Revenue decline masks the sector’s structural scale
While the headline figure underscores the industry’s size, the report also documents the challenges currently facing the sector.
Economic data presented in the 2025 report shows industry revenue fell by approximately $5bn over the year to August 2025 (reporting period), reflecting the depth of the current downturn. However, the outlook is cautiously optimistic, with early signs pointing toward a potential recovery in 2026
By including aligned industries alongside core construction activity, the analysis shows that even in a downturn, construction remains one of New Zealand’s most significant economic contributors – both in terms of output and employment.
A wider lens on the sector
One of the defining features of the NZCBIA report is its deliberate expansion of what constitutes the construction industry.
Rather than limiting analysis to primary building activity, the report incorporates sectors that enable construction to function at scale – from supply chains and distribution networks through to specialist professional services.
The size and shape of the workforce
At the end of the reporting time period, data showed that the construction industry:
- Has lost more than 6,000 jobs since 2023.
- Directly employs 294,000 people.
- Employs a further 100,000 workers in industries highly reliant on construction activity, including quarrying, metals manufacturing and wood products.
The workforce remains heavily male, with 84% of workers identifying as men, a modest shift from 86% two decades ago. The age profile is also changing.
“The age mix of construction workers is generally younger than other industries, with more workers under 45 and fewer workers over 55,” said Eaqub. “The workforce has become even more skewed towards younger people over the past decade.”
This shift is driven by a strong inflow of younger workers, combined with an accelerating exit of middle-aged and older employees.
Retention remains a critical issue
Alongside economic pressures, the report highlights the high cost of low staff retention.
According to its analysis, 95% of hiring over the past decade has been to replace workers leaving the industry, rather than to grow capacity.
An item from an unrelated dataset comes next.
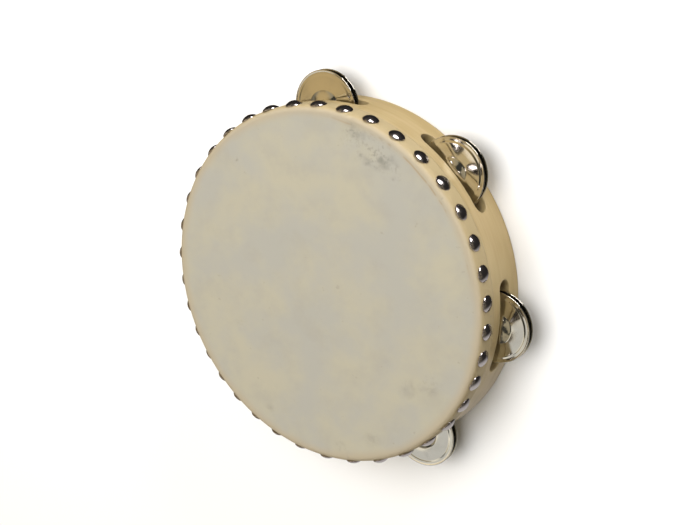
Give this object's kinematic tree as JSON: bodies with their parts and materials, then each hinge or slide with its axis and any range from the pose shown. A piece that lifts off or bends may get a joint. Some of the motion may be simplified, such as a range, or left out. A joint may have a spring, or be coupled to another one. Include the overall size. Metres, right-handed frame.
{
  "type": "tambourine",
  "caption": "Round wooden frame drum with a skin head tacked round its rim and paired metal jingles set in slots through its wall.",
  "frame": {"origin": "the hoop's axis on the plane of its rear rim, the rim that the drum lies on", "axes": "+Z along the hoop's axis from the rear rim to the head; +Y points nearly at the first pair of jingles, +X to the right of it seen from above"},
  "size_m": [0.2306, 0.2272, 0.0411],
  "materials": {
    "hoop_wood": "clear satin varnish",
    "head_skin": "natural matte skin",
    "tack_nickel": "polished nickel plate",
    "pin_steel": "bright drawn wire",
    "jingle_nickel": "polished nickel plate"
  },
  "bodies": {
    "drum": {"hoop": "hoop_wood", "head_skin": "head_skin", "tacks": "tack_nickel", "jingle_pin_1": "pin_steel", "jingle_pin_2": "pin_steel", "jingle_pin_3": "pin_steel", "jingle_pin_4": "pin_steel", "jingle_pin_5": "pin_steel", "jingle_pin_6": "pin_steel"},
    "jingle_1_front": {"jingle_1_front": "jingle_nickel"},
    "jingle_1_rear": {"jingle_1_rear": "jingle_nickel"},
    "jingle_2_front": {"jingle_2_front": "jingle_nickel"},
    "jingle_2_rear": {"jingle_2_rear": "jingle_nickel"},
    "jingle_3_front": {"jingle_3_front": "jingle_nickel"},
    "jingle_3_rear": {"jingle_3_rear": "jingle_nickel"},
    "jingle_4_front": {"jingle_4_front": "jingle_nickel"},
    "jingle_4_rear": {"jingle_4_rear": "jingle_nickel"},
    "jingle_5_front": {"jingle_5_front": "jingle_nickel"},
    "jingle_5_rear": {"jingle_5_rear": "jingle_nickel"},
    "jingle_6_front": {"jingle_6_front": "jingle_nickel"},
    "jingle_6_rear": {"jingle_6_rear": "jingle_nickel"}
  },
  "joints": [
    {"name": "jingle_1_front_slide", "type": "slide", "parent": "drum", "child": "jingle_1_front", "axis": [0, 0, 1], "range_m": [-0.00138, 0.00038]},
    {"name": "jingle_1_rear_slide", "type": "slide", "parent": "drum", "child": "jingle_1_rear", "axis": [0, 0, 1], "range_m": [-0.00038, 0.00138]},
    {"name": "jingle_2_front_slide", "type": "slide", "parent": "drum", "child": "jingle_2_front", "axis": [0, 0, 1], "range_m": [-0.00138, 0.00038]},
    {"name": "jingle_2_rear_slide", "type": "slide", "parent": "drum", "child": "jingle_2_rear", "axis": [0, 0, 1], "range_m": [-0.00038, 0.00138]},
    {"name": "jingle_3_front_slide", "type": "slide", "parent": "drum", "child": "jingle_3_front", "axis": [0, 0, 1], "range_m": [-0.00138, 0.00038]},
    {"name": "jingle_3_rear_slide", "type": "slide", "parent": "drum", "child": "jingle_3_rear", "axis": [0, 0, 1], "range_m": [-0.00038, 0.00138]},
    {"name": "jingle_4_front_slide", "type": "slide", "parent": "drum", "child": "jingle_4_front", "axis": [0, 0, 1], "range_m": [-0.00138, 0.00038]},
    {"name": "jingle_4_rear_slide", "type": "slide", "parent": "drum", "child": "jingle_4_rear", "axis": [0, 0, 1], "range_m": [-0.00038, 0.00138]},
    {"name": "jingle_5_front_slide", "type": "slide", "parent": "drum", "child": "jingle_5_front", "axis": [0, 0, 1], "range_m": [-0.00138, 0.00038]},
    {"name": "jingle_5_rear_slide", "type": "slide", "parent": "drum", "child": "jingle_5_rear", "axis": [0, 0, 1], "range_m": [-0.00038, 0.00138]},
    {"name": "jingle_6_front_slide", "type": "slide", "parent": "drum", "child": "jingle_6_front", "axis": [0, 0, 1], "range_m": [-0.00138, 0.00038]},
    {"name": "jingle_6_rear_slide", "type": "slide", "parent": "drum", "child": "jingle_6_rear", "axis": [0, 0, 1], "range_m": [-0.00038, 0.00138]}
  ]
}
Firms are spending significant resources on recruitment and training, while absorbing the costs associated with high turnover.
“Construction firms are spending a huge amount of time, effort and money to recruit – and this cost is recurring due to low retention,” said Eaqub. “This also comes with additional costs, both direct and indirect, including disruption, lost institutional knowledge, reduced efficiency and impacts on culture and health and safety.”
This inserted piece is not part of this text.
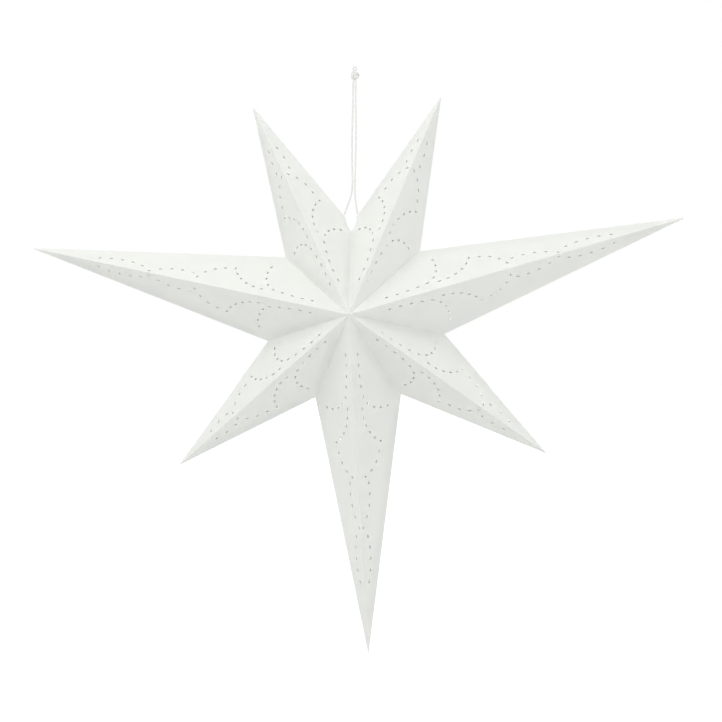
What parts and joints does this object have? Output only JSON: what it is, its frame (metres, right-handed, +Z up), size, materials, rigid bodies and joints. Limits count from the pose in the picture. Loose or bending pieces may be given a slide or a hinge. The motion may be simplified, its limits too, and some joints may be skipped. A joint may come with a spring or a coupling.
{
  "type": "folding star lantern",
  "caption": "Hanging seven-pointed star lantern of folded white card with punched scallop patterns, on a knotted string; every crease folds so that it closes flat like a fan.",
  "frame": {"origin": "centre of the hanging eye at the top of the string", "axes": "+Z up along the plumb string, the star's front faces -Y, +X is to the right seen from the front"},
  "size_m": [1.0004, 0.204, 0.8985],
  "materials": {
    "white_card": "matt, very slightly fibrous white card",
    "inner_card": "matt white card, glued inside",
    "string": "white braided cotton string"
  },
  "bodies": {
    "upper_right_front_a": {"upper_right_front_panel_a": "white_card", "upper_right_outline_flap": "inner_card", "upper_right_front_seam_hem": "inner_card", "left_strand": "string", "right_strand": "string", "hanging_knot": "string"},
    "upper_right_back_a": {"upper_right_back_panel_a": "white_card", "upper_right_back_seam_hem": "inner_card"},
    "upper_right_front_b": {"upper_right_front_panel_b": "white_card"},
    "upper_right_back_b": {"upper_right_back_panel_b": "white_card"},
    "right_front_a": {"right_front_panel_a": "white_card", "right_outline_flap": "inner_card", "right_front_valley_flap": "inner_card"},
    "right_back_a": {"right_back_panel_a": "white_card", "right_back_valley_flap": "inner_card"},
    "right_front_b": {"right_front_panel_b": "white_card"},
    "right_back_b": {"right_back_panel_b": "white_card"},
    "lower_right_front_a": {"lower_right_front_panel_a": "white_card", "lower_right_outline_flap": "inner_card", "lower_right_front_valley_flap": "inner_card"},
    "lower_right_back_a": {"lower_right_back_panel_a": "white_card", "lower_right_back_valley_flap": "inner_card"},
    "lower_right_front_b": {"lower_right_front_panel_b": "white_card"},
    "lower_right_back_b": {"lower_right_back_panel_b": "white_card"},
    "bottom_front_a": {"bottom_front_panel_a": "white_card", "bottom_outline_flap": "inner_card", "bottom_front_valley_flap": "inner_card"},
    "bottom_back_a": {"bottom_back_panel_a": "white_card", "bottom_back_valley_flap": "inner_card"},
    "bottom_front_b": {"bottom_front_panel_b": "white_card"},
    "bottom_back_b": {"bottom_back_panel_b": "white_card"},
    "lower_left_front_a": {"lower_left_front_panel_a": "white_card", "lower_left_outline_flap": "inner_card", "lower_left_front_valley_flap": "inner_card"},
    "lower_left_back_a": {"lower_left_back_panel_a": "white_card", "lower_left_back_valley_flap": "inner_card"},
    "lower_left_front_b": {"lower_left_front_panel_b": "white_card"},
    "lower_left_back_b": {"lower_left_back_panel_b": "white_card"},
    "left_front_a": {"left_front_panel_a": "white_card", "left_outline_flap": "inner_card", "left_front_valley_flap": "inner_card"},
    "left_back_a": {"left_back_panel_a": "white_card", "left_back_valley_flap": "inner_card"},
    "left_front_b": {"left_front_panel_b": "white_card"},
    "left_back_b": {"left_back_panel_b": "white_card"},
    "upper_left_front_a": {"upper_left_front_panel_a": "white_card", "upper_left_outline_flap": "inner_card", "upper_left_front_valley_flap": "inner_card"},
    "upper_left_back_a": {"upper_left_back_panel_a": "white_card", "upper_left_back_valley_flap": "inner_card"},
    "upper_left_front_b": {"upper_left_front_panel_b": "white_card", "upper_left_front_seam_hem": "inner_card"},
    "upper_left_back_b": {"upper_left_back_panel_b": "white_card", "upper_left_back_seam_hem": "inner_card"}
  },
  "joints": [
    {"name": "upper_right_ridge_fold", "type": "hinge", "parent": "upper_right_front_a", "child": "upper_right_front_b", "pos_m": [0.06598, -0.05184, -0.21228], "axis": [0.3532, 0.2807, 0.8924], "range_deg": [0, 80.89]},
    {"name": "upper_right_to_right_valley_fold", "type": "hinge", "parent": "upper_right_front_b", "child": "right_front_a", "pos_m": [0.04985, -0.0528, -0.32999], "axis": [-0.5695, -0.6018, -0.5599], "range_deg": [0, 103.99]},
    {"name": "upper_right_outline_fold_a", "type": "hinge", "parent": "upper_right_front_a", "child": "upper_right_back_a", "pos_m": [0.06305, 0, -0.14233], "axis": [0.5777, 0, 0.8163], "range_deg": [0, 78]},
    {"name": "upper_right_outline_fold_b", "type": "hinge", "parent": "upper_right_front_b", "child": "upper_right_back_b", "pos_m": [0.11599, 0, -0.16328], "axis": [-0.1374, 0, -0.9905], "range_deg": [0, 78]},
    {"name": "right_ridge_fold", "type": "hinge", "parent": "right_front_a", "child": "right_front_b", "pos_m": [0.24836, -0.05181, -0.30604], "axis": [0.9403, 0.1987, 0.2762], "range_deg": [0, 79.33]},
    {"name": "right_to_lower_right_valley_fold", "type": "hinge", "parent": "right_front_b", "child": "lower_right_front_a", "pos_m": [0.06843, -0.0528, -0.39326], "axis": [-0.7819, -0.6018, 0.1629], "range_deg": [0, 103.99]},
    {"name": "right_outline_fold_a", "type": "hinge", "parent": "right_front_a", "child": "right_back_a", "pos_m": [0.29815, 0, -0.25689], "axis": [0.9927, 0, 0.1206], "range_deg": [0, 78]},
    {"name": "right_outline_fold_b", "type": "hinge", "parent": "right_front_b", "child": "right_back_b", "pos_m": [0.31682, 0, -0.32044], "axis": [-0.9002, 0, -0.4355], "range_deg": [0, 78]},
    {"name": "lower_right_ridge_fold", "type": "hinge", "parent": "lower_right_front_a", "child": "lower_right_front_b", "pos_m": [0.14568, -0.05184, -0.48354], "axis": [0.7798, 0.2807, -0.5596], "range_deg": [0, 80.91]},
    {"name": "lower_right_to_bottom_valley_fold", "type": "hinge", "parent": "lower_right_front_b", "child": "bottom_front_a", "pos_m": [0.03542, -0.0528, -0.43927], "axis": [-0.4047, -0.6018, 0.6885], "range_deg": [0, 103.99]},
    {"name": "lower_right_outline_fold_a", "type": "hinge", "parent": "lower_right_front_a", "child": "lower_right_back_a", "pos_m": [0.21424, 0, -0.4977], "axis": [0.6513, 0, -0.7588], "range_deg": [0, 78]},
    {"name": "lower_right_outline_fold_b", "type": "hinge", "parent": "lower_right_front_b", "child": "lower_right_back_b", "pos_m": [0.18104, 0, -0.54396], "axis": [-0.9274, 0, 0.3741], "range_deg": [0, 78]},
    {"name": "bottom_ridge_fold", "type": "hinge", "parent": "bottom_front_a", "child": "bottom_front_b", "pos_m": [0.01039, -0.05181, -0.63765], "axis": [0.0393, 0.1987, -0.9793], "range_deg": [0, 79.33]},
    {"name": "bottom_to_lower_left_valley_fold", "type": "hinge", "parent": "bottom_front_b", "child": "lower_left_front_a", "pos_m": [-0.03047, -0.0528, -0.44191], "axis": [0.3481, -0.6018, 0.7188], "range_deg": [0, 103.99]},
    {"name": "bottom_outline_fold_a", "type": "hinge", "parent": "bottom_front_a", "child": "bottom_back_a", "pos_m": [0.04595, 0, -0.69789], "axis": [-0.1244, 0, -0.9922], "range_deg": [0, 78]},
    {"name": "bottom_outline_fold_b", "type": "hinge", "parent": "bottom_front_b", "child": "bottom_back_b", "pos_m": [-0.02023, 0, -0.70055], "axis": [-0.2036, 0, 0.9791], "range_deg": [0, 78]},
    {"name": "lower_left_ridge_fold", "type": "hinge", "parent": "lower_left_front_a", "child": "lower_left_front_b", "pos_m": [-0.13682, -0.05184, -0.49489], "axis": [-0.7324, 0.2807, -0.6203], "range_deg": [0, 80.91]},
    {"name": "lower_left_to_left_valley_fold", "type": "hinge", "parent": "lower_left_front_b", "child": "left_front_a", "pos_m": [-0.06707, -0.0528, -0.3987], "axis": [0.7663, -0.6018, 0.2251], "range_deg": [0, 103.99]},
    {"name": "lower_left_outline_fold_a", "type": "hinge", "parent": "lower_left_front_a", "child": "lower_left_back_a", "pos_m": [-0.16723, 0, -0.55795], "axis": [-0.8944, 0, -0.4473], "range_deg": [0, 78]},
    {"name": "lower_left_outline_fold_b", "type": "hinge", "parent": "lower_left_front_b", "child": "lower_left_back_b", "pos_m": [-0.20403, 0, -0.5145], "axis": [0.5883, 0, 0.8086], "range_deg": [0, 78]},
    {"name": "left_ridge_fold", "type": "hinge", "parent": "left_front_a", "child": "left_front_b", "pos_m": [-0.25342, -0.05181, -0.32619], "axis": [-0.9595, 0.1987, 0.1999], "range_deg": [0, 79.33]},
    {"name": "left_to_upper_left_valley_fold", "type": "hinge", "parent": "left_front_b", "child": "upper_left_front_a", "pos_m": [-0.05362, -0.0528, -0.33415], "axis": [0.6126, -0.6018, -0.5125], "range_deg": [0, 103.99]},
    {"name": "left_outline_fold_a", "type": "hinge", "parent": "left_front_a", "child": "left_back_a", "pos_m": [-0.32049, 0, -0.34604], "axis": [-0.9322, 0, 0.3619], "range_deg": [0, 78]},
    {"name": "left_outline_fold_b", "type": "hinge", "parent": "left_front_b", "child": "left_back_b", "pos_m": [-0.30698, 0, -0.2812], "axis": [0.9992, 0, -0.0406], "range_deg": [0, 78]},
    {"name": "upper_left_ridge_fold", "type": "hinge", "parent": "upper_left_front_a", "child": "upper_left_front_b", "pos_m": [-0.07914, -0.05184, -0.2181], "axis": [-0.4236, 0.2807, 0.8612], "range_deg": [0, 80.91]},
    {"name": "upper_left_outline_fold_a", "type": "hinge", "parent": "upper_left_front_a", "child": "upper_left_back_a", "pos_m": [-0.13292, 0, -0.17328], "axis": [-0.2164, 0, 0.9763], "range_deg": [0, 78]},
    {"name": "upper_left_outline_fold_b", "type": "hinge", "parent": "upper_left_front_b", "child": "upper_left_back_b", "pos_m": [-0.08183, 0, -0.14815], "axis": [0.6413, 0, -0.7673], "range_deg": [0, 78]}
  ],
  "couplings": [
    {"joint": "upper_right_to_right_valley_fold", "follows": "upper_right_ridge_fold", "ratio": 1.2852},
    {"joint": "upper_right_outline_fold_a", "follows": "upper_right_ridge_fold", "ratio": 0.96402},
    {"joint": "upper_right_outline_fold_b", "follows": "upper_right_ridge_fold", "ratio": 0.96402},
    {"joint": "right_ridge_fold", "follows": "upper_right_ridge_fold", "ratio": 0.98042},
    {"joint": "right_to_lower_right_valley_fold", "follows": "upper_right_ridge_fold", "ratio": 1.2852},
    {"joint": "right_outline_fold_a", "follows": "upper_right_ridge_fold", "ratio": 0.96402},
    {"joint": "right_outline_fold_b", "follows": "upper_right_ridge_fold", "ratio": 0.96402},
    {"joint": "lower_right_ridge_fold", "follows": "upper_right_ridge_fold", "ratio": 1},
    {"joint": "lower_right_to_bottom_valley_fold", "follows": "upper_right_ridge_fold", "ratio": 1.2852},
    {"joint": "lower_right_outline_fold_a", "follows": "upper_right_ridge_fold", "ratio": 0.96402},
    {"joint": "lower_right_outline_fold_b", "follows": "upper_right_ridge_fold", "ratio": 0.96402},
    {"joint": "bottom_ridge_fold", "follows": "upper_right_ridge_fold", "ratio": 0.98042},
    {"joint": "bottom_to_lower_left_valley_fold", "follows": "upper_right_ridge_fold", "ratio": 1.2852},
    {"joint": "bottom_outline_fold_a", "follows": "upper_right_ridge_fold", "ratio": 0.96402},
    {"joint": "bottom_outline_fold_b", "follows": "upper_right_ridge_fold", "ratio": 0.96402},
    {"joint": "lower_left_ridge_fold", "follows": "upper_right_ridge_fold", "ratio": 1},
    {"joint": "lower_left_to_left_valley_fold", "follows": "upper_right_ridge_fold", "ratio": 1.2852},
    {"joint": "lower_left_outline_fold_a", "follows": "upper_right_ridge_fold", "ratio": 0.96402},
    {"joint": "lower_left_outline_fold_b", "follows": "upper_right_ridge_fold", "ratio": 0.96402},
    {"joint": "left_ridge_fold", "follows": "upper_right_ridge_fold", "ratio": 0.98042},
    {"joint": "left_to_upper_left_valley_fold", "follows": "upper_right_ridge_fold", "ratio": 1.2852},
    {"joint": "left_outline_fold_a", "follows": "upper_right_ridge_fold", "ratio": 0.96402},
    {"joint": "left_outline_fold_b", "follows": "upper_right_ridge_fold", "ratio": 0.96402},
    {"joint": "upper_left_ridge_fold", "follows": "upper_right_ridge_fold", "ratio": 1},
    {"joint": "upper_left_outline_fold_a", "follows": "upper_right_ridge_fold", "ratio": 0.96402},
    {"joint": "upper_left_outline_fold_b", "follows": "upper_right_ridge_fold", "ratio": 0.96402}
  ]
}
Only 33% of new hires enter the industry with prior qualifications or experience. However, the report shows investment in training delivers clear returns, with 86% of trained workers receiving above-average wage increases.
“Literature suggests this is because firms with trained workers have improved financial outcomes,” said Eaqub. “It is not simply a higher cost of doing business, rather a shared return of training to both the worker and the business.”
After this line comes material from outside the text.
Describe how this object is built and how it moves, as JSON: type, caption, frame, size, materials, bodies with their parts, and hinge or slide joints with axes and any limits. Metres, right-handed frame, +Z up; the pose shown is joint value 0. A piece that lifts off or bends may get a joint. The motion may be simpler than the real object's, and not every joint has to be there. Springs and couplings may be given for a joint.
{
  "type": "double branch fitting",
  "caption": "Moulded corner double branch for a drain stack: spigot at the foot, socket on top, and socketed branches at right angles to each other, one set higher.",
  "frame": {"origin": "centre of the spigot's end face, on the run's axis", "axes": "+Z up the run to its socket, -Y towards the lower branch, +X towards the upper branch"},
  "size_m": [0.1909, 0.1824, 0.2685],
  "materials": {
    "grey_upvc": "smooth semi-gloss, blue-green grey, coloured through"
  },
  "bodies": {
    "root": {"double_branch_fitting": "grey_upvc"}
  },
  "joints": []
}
Health and safety as a productivity lever
The report also identifies health and safety performance as a key, and often under-recognised, driver of productivity.
Construction currently loses around 8% of working days to injury, equivalent to approximately $2.2bn in wages and profits each year. Improving health and safety outcomes, the report argues, would increase sector capacity, improve efficiency and support better labour retention.
“This requires a coordinated approach to identifying and managing critical risks, and having the right leadership and management qualities inside businesses to unlock those non-health and safety benefits,” said Eaqub.
Setting the foundation for what comes next
The economic analysis contained in the State of the Sector 2025 report establishes a foundation for broader discussion around workforce capability, productivity and business resilience.
By quantifying the construction sector at $94bn, the report reframes conversations around investment, skills development and long-term planning – particularly as the industry positions itself for the projected upswing in the cycle.
As NZCBIA President Frank Xu notes, the intent was never to produce a static snapshot.
“We wanted to uncover the real story. With its extended scope, this report aims to achieve that.”